Defines a two-layer network in which the input layer is “locally connected” to the output layer, and the output layer is recurrently inhibited connected such that neurons with the same input receptive field inhibit each other.

Constructor for class LocallyConnectedNetwork. Uses DiehlAndCookNodes to avoid multiple spikes per timestep in the output layer population.

Parameters:
  • n_inpt – Number of input neurons. Matches the 1D size of the input data.
  • input_shape – Two-dimensional shape of input population.
  • kernel_size – Size of input windows. Integer or two-tuple of integers.
  • stride – Length of horizontal, vertical stride across input space. Integer or two-tuple of integers.

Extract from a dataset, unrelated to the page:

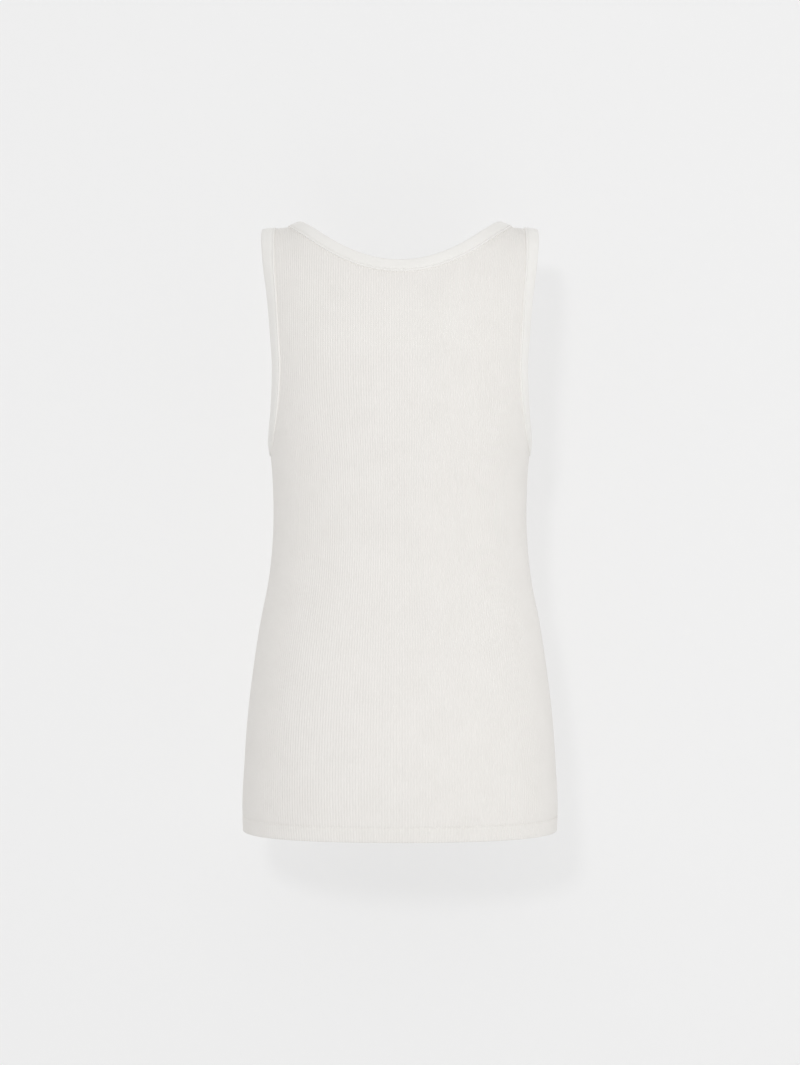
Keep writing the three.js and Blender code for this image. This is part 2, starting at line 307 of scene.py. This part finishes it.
def cloth_material(name, colour, shadow_colour, bump_mm, shade_share):
    """Matt knitted cotton: loops from the piece's own UV map, painted shade in the valleys between the ribs,
    faint unevenness and a soft sheen.
    """
    material = bpy.data.materials.new(name)
    material.use_nodes = True
    tree = material.node_tree
    shader = tree.nodes["Principled BSDF"]
    uv = tree.nodes.new("ShaderNodeUVMap")
    knit = tree.nodes.new("ShaderNodeGroup")
    knit.node_tree = knit_group()
    link(tree, uv.outputs[0], knit.inputs["Pattern"])

    where = tree.nodes.new("ShaderNodeTexCoord")
    cloud = tree.nodes.new("ShaderNodeTexNoise")
    cloud.inputs["Scale"].default_value = 38
    cloud.inputs["Detail"].default_value = 4
    link(tree, where.outputs["Object"], cloud.inputs["Vector"])
    fibre = tree.nodes.new("ShaderNodeTexNoise")
    fibre.inputs["Scale"].default_value = 2600
    fibre.inputs["Detail"].default_value = 2
    link(tree, where.outputs["Object"], fibre.inputs["Vector"])

    uneven = math_node(tree, "MULTIPLY", cloud.outputs["Fac"], 0.35)
    # Painted shade: the mix falls towards the shadow colour in the valleys between the ribs; the cloud adds
    # random tone
    shade = math_node(tree, "MULTIPLY", knit.outputs["Shade"], shade_share)
    mixed = math_node(tree, "ADD", math_node(tree, "ADD", shade, uneven), 0.8 - shade_share)
    tint = tree.nodes.new("ShaderNodeMix")
    tint.data_type = "RGBA"
    tint.inputs["A"].default_value = (*shadow_colour, 1)
    tint.inputs["B"].default_value = (*colour, 1)
    link(tree, mixed, tint.inputs["Factor"])
    link(tree, tint.outputs["Result"], shader.inputs["Base Color"])

    fuzz = math_node(tree, "MULTIPLY", fibre.outputs["Fac"], 0.5)
    height = math_node(tree, "ADD", knit.outputs["Height"], fuzz)
    bump = tree.nodes.new("ShaderNodeBump")
    bump.inputs["Strength"].default_value = 0.6
    bump.inputs["Distance"].default_value = bump_mm * MM
    link(tree, height, bump.inputs["Height"])
    link(tree, bump.outputs[0], shader.inputs["Normal"])
    rough = tree.nodes.new("ShaderNodeMapRange")
    rough.inputs["To Min"].default_value = 0.82
    rough.inputs["To Max"].default_value = 0.96
    link(tree, fibre.outputs["Fac"], rough.inputs["Value"])
    link(tree, rough.outputs[0], shader.inputs["Roughness"])
    shader.inputs["Specular IOR Level"].default_value = 0.25
    shader.inputs["Sheen Weight"].default_value = 0.12
    shader.inputs["Sheen Roughness"].default_value = 0.5
    return material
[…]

  • n_filters – Number of locally connected filters per input region. Integer or two-tuple of integers.
  • inh – Strength of synapse weights from output layer back onto itself.
  • dt – Simulation time step.
  • nu – Single or pair of learning rates for pre- and post-synaptic events, respectively.
  • reduction – Method for reducing parameter updates along the minibatch dimension.
  • wmin – Minimum allowed weight on Input to DiehlAndCookNodes synapses.
  • wmax – Maximum allowed weight on Input to DiehlAndCookNodes synapses.
  • theta_plus – On-spike increment of DiehlAndCookNodes membrane threshold potential.
  • tc_theta_decay – Time constant of DiehlAndCookNodes threshold potential decay.
  • normInput to DiehlAndCookNodes layer connection weights normalization constant.